The Millenkamps thereafter sued Davisco, claiming that the company breached express and implied warranties to them, and Cargil, Inc., with whom it reached a settlement. After the jury found in favor of the Millenkamps in their action against Davisco, the company appealed, claiming, inter alia, that the district court improperly allowed for the admission of Exhibit 18, a letter from Cargill's nutritionist, Matt Schmitt, to Bill Millenkamp, discussing the cause of the Millenkamps' calves' illnesses. The Ninth Circuit agreed, finding that

In order to be admissible under Rule 803(6), a document must have been “made at or near the time” of the events it records or describes, “by, or from information transmitted by, a person with knowledge” of those events, “kept in the course of a regularly conducted business activity,” and part of a business's “regular practice.” Fed. R. Evid. 803(6). Exhibit 18 fails to meet the requirements of Rule 803(6) for admission. It was not generated in the ordinary course of...business, nor kept in the course of the regularly conducted business activity. Instead, Exhibit 18 appears to have been generated in anticipation of litigation, rather than as part of a regular business practice. It places the blame for the calves' illness on Davisco.

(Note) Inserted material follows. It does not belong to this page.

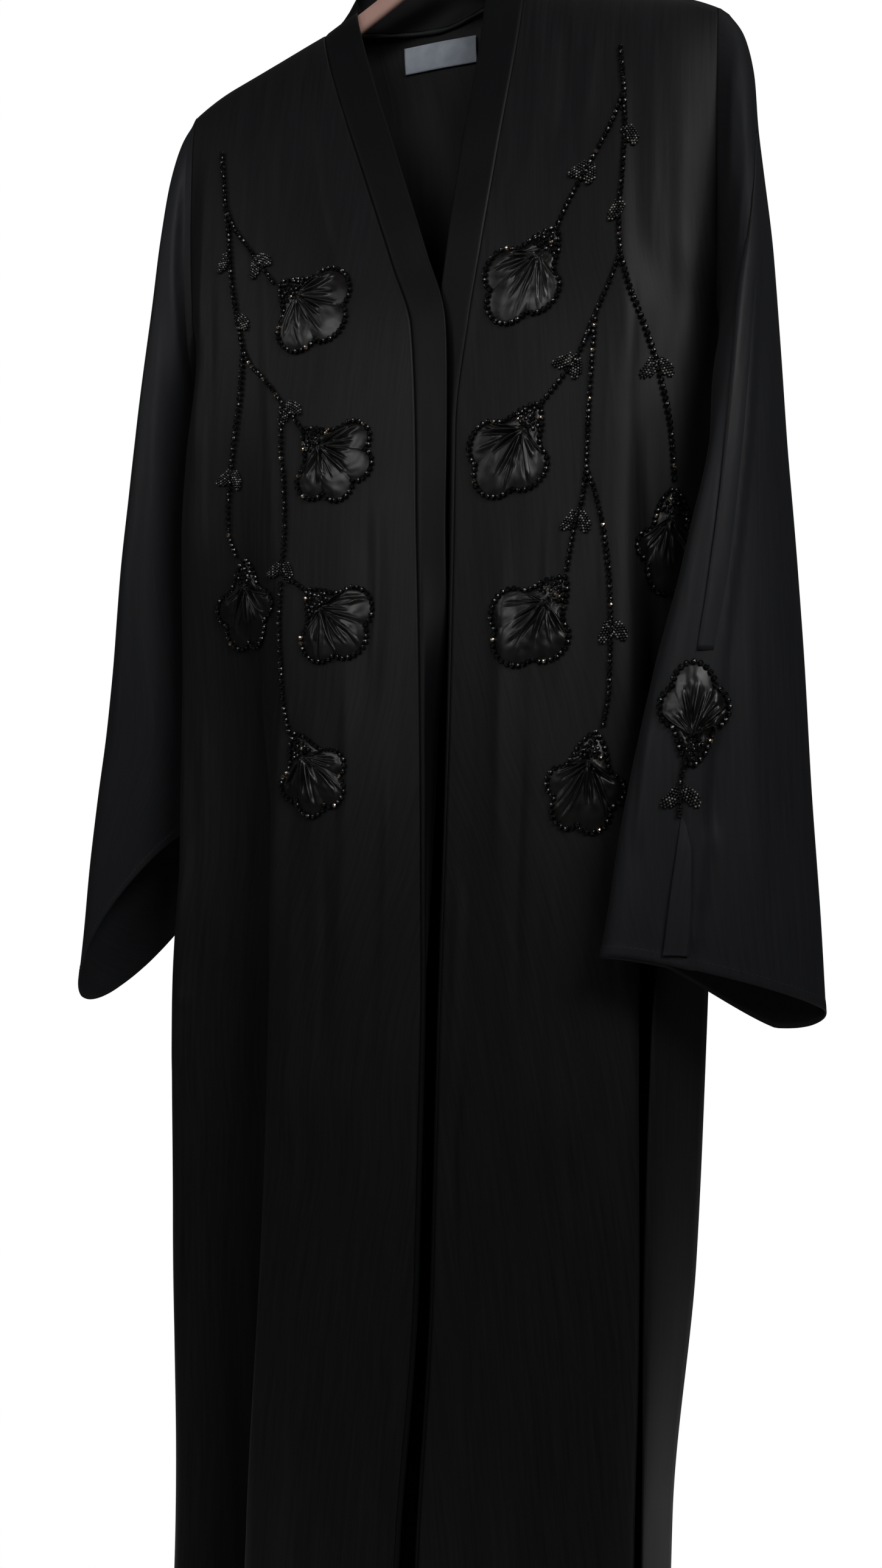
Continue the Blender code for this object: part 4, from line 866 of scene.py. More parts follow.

Moreover, there is no testimony from the letter's author nor other evidence that Exhibit 18 would have been generated, but for the Millenkamps' request.

In other words, there was every reason to believe that a letter prepared by one defendant (which later reached a settlement agreement with the plaintiff) which shifted the blame to the other defendant and which was prepared after the incident giving rise to the lawsuit would be both unreliable and slanted in favor of the plaintiff and against the other defendant.